At GE it is already happening. “Key components within a jet engine can travel literally thousands of miles across various suppliers before a complex component is ultimately fabricated. Additive manufacturing centralises the supply chain logistics,” says Morris.

Disrupting a secure supply chain brings risk. “The biggest challenge to manufacturers is the possibility of sensitive research and development data being leaked when outsourcing the 3D printing of product prototypes in competitive markets,” says Hurworth.

It’s led some futurists to point to a time when trade won’t be in physical goods but in intellectual property. Which raises the next problem. How do you protect manufacturers from individuals downloading and printing products without the right owner’s permission, especially in industries – like the toy business – where products are relatively easy to make and use minimal materials?

For all the hype, 3D printing is still in its infancy. It remains too slow for mass production, too expensive for some applications and the finished product is not always up to scratch: 3D printed parts are still unlikely to be as strong as traditionally manufactured parts.

“The average cost of producing something is high. Costs will come down over time but the reality of 3D printing replacing things that are mass produced in factories is still a way off,” says Vrontamitis, who doesn’t believe manufacturing will shift from low-wage countries just yet. “It is still cheaper to produce things like garments and electronics in Asean or African countries.”

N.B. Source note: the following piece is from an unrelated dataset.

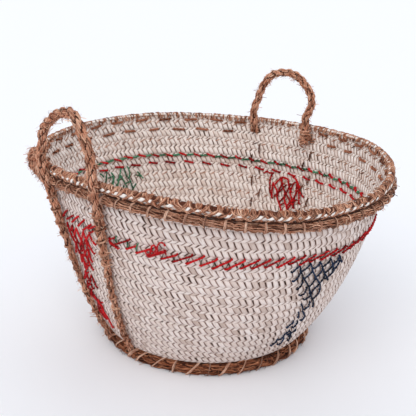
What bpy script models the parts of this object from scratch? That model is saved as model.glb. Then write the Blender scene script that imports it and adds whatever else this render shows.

For now, 3D printing is celebrated for allowing speedy prototype production, reduced lead times and for its role in cutting the number of moving parts in a single component. But manufacturers have glimpsed the future. “Within a decade it’s entirely possible that we could be using 3D printing to create finished parts on our production line, especially if the costs keeps falling as they have done to date. I can’t see us making entire water softeners that way by 2025, but certainly there will be the opportunity to produce bespoke parts for our customers,” concludes Hurworth.